• EXERCISE
Look through the material below and copy exactly the lines from the line with "base_screws = []" to the line with "bpy.context.scene.collection.objects.link(empty)", those two lines included.

• DATA EXTRACT
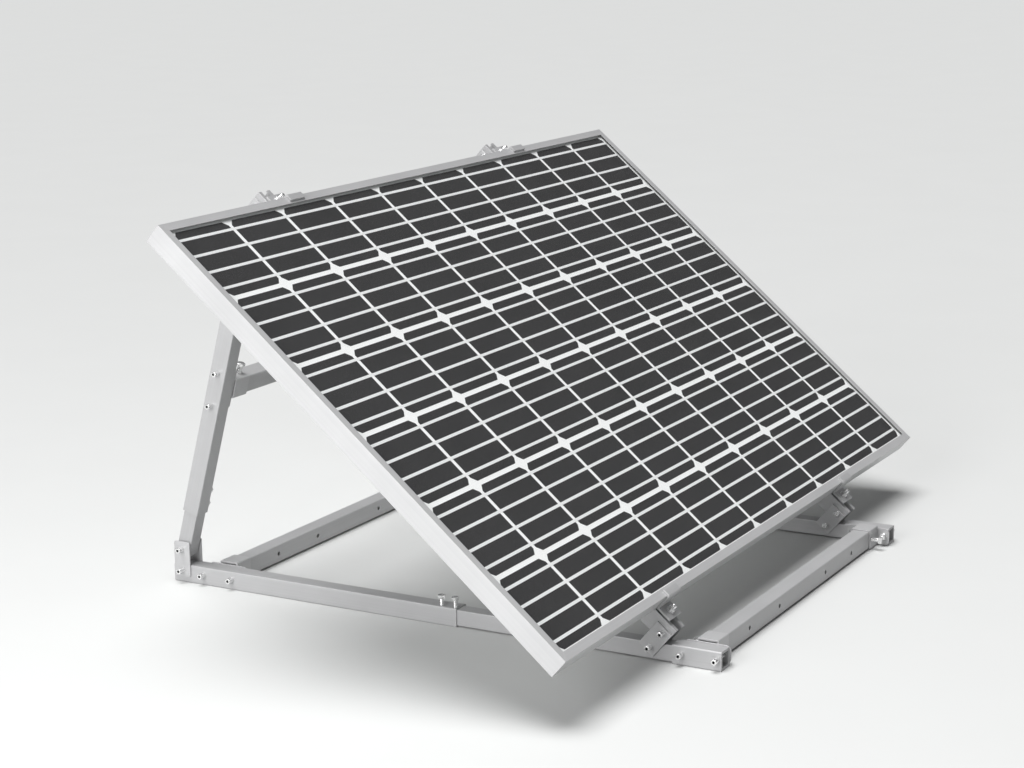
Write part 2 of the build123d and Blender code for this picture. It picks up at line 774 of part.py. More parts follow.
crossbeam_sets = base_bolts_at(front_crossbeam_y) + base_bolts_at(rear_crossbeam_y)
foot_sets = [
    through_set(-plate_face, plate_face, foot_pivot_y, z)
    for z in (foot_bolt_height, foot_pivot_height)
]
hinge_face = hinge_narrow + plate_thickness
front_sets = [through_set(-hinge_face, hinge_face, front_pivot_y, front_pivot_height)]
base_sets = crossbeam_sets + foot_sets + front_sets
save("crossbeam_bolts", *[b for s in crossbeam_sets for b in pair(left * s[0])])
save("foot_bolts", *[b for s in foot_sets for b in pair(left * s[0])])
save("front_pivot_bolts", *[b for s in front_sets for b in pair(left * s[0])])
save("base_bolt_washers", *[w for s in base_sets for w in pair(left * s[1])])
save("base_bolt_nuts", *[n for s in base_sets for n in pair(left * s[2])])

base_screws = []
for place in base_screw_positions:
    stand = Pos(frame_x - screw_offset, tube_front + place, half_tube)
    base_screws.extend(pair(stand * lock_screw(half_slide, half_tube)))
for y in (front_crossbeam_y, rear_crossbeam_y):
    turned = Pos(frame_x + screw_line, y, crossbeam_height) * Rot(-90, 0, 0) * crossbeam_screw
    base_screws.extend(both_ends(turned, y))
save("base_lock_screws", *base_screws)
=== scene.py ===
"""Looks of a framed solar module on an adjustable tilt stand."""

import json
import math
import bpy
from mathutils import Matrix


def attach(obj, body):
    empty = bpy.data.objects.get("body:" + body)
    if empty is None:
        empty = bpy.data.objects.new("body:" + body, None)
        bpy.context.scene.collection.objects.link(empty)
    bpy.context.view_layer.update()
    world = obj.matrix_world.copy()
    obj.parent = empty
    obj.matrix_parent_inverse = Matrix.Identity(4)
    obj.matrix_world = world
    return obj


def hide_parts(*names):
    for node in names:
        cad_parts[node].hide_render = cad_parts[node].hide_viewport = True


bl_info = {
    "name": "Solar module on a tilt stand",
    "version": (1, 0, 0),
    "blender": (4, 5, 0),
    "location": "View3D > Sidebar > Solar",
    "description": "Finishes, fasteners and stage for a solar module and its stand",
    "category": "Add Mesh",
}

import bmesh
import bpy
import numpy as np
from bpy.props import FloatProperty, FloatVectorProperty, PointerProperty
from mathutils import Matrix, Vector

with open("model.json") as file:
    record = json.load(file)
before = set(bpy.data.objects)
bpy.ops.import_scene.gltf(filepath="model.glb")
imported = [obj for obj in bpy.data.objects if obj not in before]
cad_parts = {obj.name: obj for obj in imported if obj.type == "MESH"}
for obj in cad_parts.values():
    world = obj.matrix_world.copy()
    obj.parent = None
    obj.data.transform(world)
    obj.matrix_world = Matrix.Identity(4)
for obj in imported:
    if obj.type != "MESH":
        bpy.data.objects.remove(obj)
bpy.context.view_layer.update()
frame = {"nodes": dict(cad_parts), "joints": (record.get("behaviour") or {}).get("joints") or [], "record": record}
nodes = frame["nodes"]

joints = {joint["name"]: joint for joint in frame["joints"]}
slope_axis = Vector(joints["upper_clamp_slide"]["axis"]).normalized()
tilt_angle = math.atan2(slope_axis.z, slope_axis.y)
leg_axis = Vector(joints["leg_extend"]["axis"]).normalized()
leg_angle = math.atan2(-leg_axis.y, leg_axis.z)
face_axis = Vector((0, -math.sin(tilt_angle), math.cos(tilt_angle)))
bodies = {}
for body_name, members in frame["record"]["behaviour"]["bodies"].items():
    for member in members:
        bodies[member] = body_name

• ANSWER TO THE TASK
base_screws = []
for place in base_screw_positions:
    stand = Pos(frame_x - screw_offset, tube_front + place, half_tube)
    base_screws.extend(pair(stand * lock_screw(half_slide, half_tube)))
for y in (front_crossbeam_y, rear_crossbeam_y):
    turned = Pos(frame_x + screw_line, y, crossbeam_height) * Rot(-90, 0, 0) * crossbeam_screw
    base_screws.extend(both_ends(turned, y))
save("base_lock_screws", *base_screws)
=== scene.py ===
"""Looks of a framed solar module on an adjustable tilt stand."""

import json
import math
import bpy
from mathutils import Matrix


def attach(obj, body):
    empty = bpy.data.objects.get("body:" + body)
    if empty is None:
        empty = bpy.data.objects.new("body:" + body, None)
        bpy.context.scene.collection.objects.link(empty)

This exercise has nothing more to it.